In terms of common characteristics, Asia Business Champions are more likely to be companies with a global footprint than other companies in this study — 82 percent operate both in Asia and in countries outside of Asia, compared with 40 percent for other companies. Asia Business Champions are also more likely to be U.S. and U.K. multinationals — 32 percent of Asia Business Champions are U.S. firms compared with 14 percent of firms overall and 8 percent are U.K. firms compared with 3 percent overall. Although Asia Business Champions come from a broad cross-section of industry sectors, the two stand-out sectors are ICT (information and communications technologies) and financial services, both of which are overrepresented among Asia Business Champions as a whole.

The final way in which the profile of Asia Business Champions differs from other firms is in the number of workers they employ — Asia Business Champions are significantly more likely to employ more than 200 workers and less likely to employ fewer than 20.

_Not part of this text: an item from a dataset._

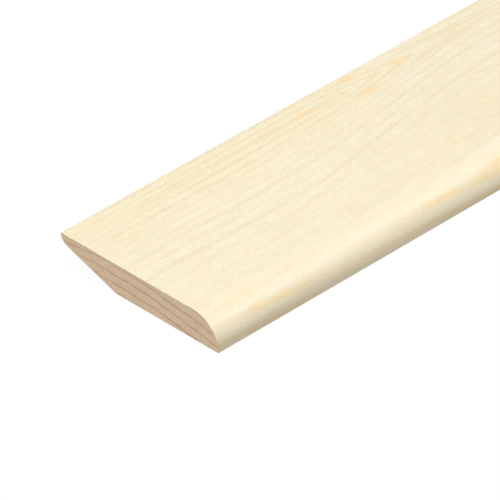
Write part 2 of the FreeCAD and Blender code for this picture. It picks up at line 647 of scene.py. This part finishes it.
def ring_depth(place, along, across, up):
    """How far under the heart line's ring a point lies, across the board, and how far to its side.

    It is the distance across from the heart line, plus a rise along it that closes each ring into a
    pointed arch, later near the heart line than away from it. Points under the upper face lie
    deeper. Beyond the near stretch, slow noise raises and lowers the whole field, which closes and
    opens more arches. Three sizes of noise make the rings wavy.
    """
    past = at_least(along - NEAR_STRETCH, 0)
    sway = worked(past.tree, "COSINE", past * (2 * math.pi / SWAY_LENGTH))
    heart = HEART_ACROSS - SWAY * (1 - sway)
    bow = bell(along, BOW_ALONG, BOW_LENGTH) * BOW * between(across, *BOW_ACROSS)
    side = across + bow - heart
    away = worked(side.tree, "SQRT", side * side + HEART_TURN ** 2)

    rise = ramp(along, ARCH_START - abs(side) * ARCH_LEAD, ARCH_END) * ARCH_RISE
    swell = grain_noise(place, (380, 900, 900), seed=1, detail=0) - 0.45
    further = swell * FURTHER_RISE * ramp(along, NEAR_STRETCH, 2 * NEAR_STRETCH)
    field = away * (rise * ARCH_SPREAD + 1) + rise + further + (THICKNESS - up) * UNDER_FACE

    wavy = worked(field.tree, "MINIMUM", at_least(field / CALM_DEPTH + CALM, CALM), MOST_WAVY)
    return at_least(field + waves(place, RING_WAVES, detail=0) * wavy, LEAST_DEPTH), side


def ring_count(depth):
    """The number of rings down to a depth: a logarithm, because they are wider away from the heart."""
    growth = worked(depth.tree, "LOGARITHM", depth / TWICE_AS_WIDE + 1, math.e)
    return growth * RINGS_PER_GROWTH + FIRST_COUNT


# The rings as the sawn end shows them: their common centre, far under the board, the height of one
# over it and their width, and how much further those over a height fall by the nose.
PITH_ACROSS = 17
PITH_DEPTH = 285
FIRST_RING_UP = 4.75
RING_WIDTH = 4.52
NOSE_FALL = 0.95
FALL_FROM_UP = (10, 11.6)

# How wavy the arcs are: the grain, the seed and the height of each size of wave.
ARC_WAVES = (
    ((260, 15, 15), 11, 1.7),
    ((40, 3, 3), 12, 1.1),
)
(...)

Why did Telstra decide to commission this report?

Whether the region is their natural or adopted home, there is a growing talent pool deployed in Asia right now who are building Asia-capable companies and promoting better trade links throughout the world. It’s rare to hear from these executives as a collective — but as more multinational organizations look to expand into Asia their feedback is needed now, more than ever. Change isn’t always comfortable, but it’s coming.

Telstra Global commissioned "Connecting Countries" to understand what these pathfinders doing business in Asia think, what they’re seeing, and what they’ve learned along the way. We need to leverage their experience, and we are sharing the research to help other companies change the way they connect and collaborate, and enable them to adapt their strategies accordingly, rather than "follow suit" but expect different results.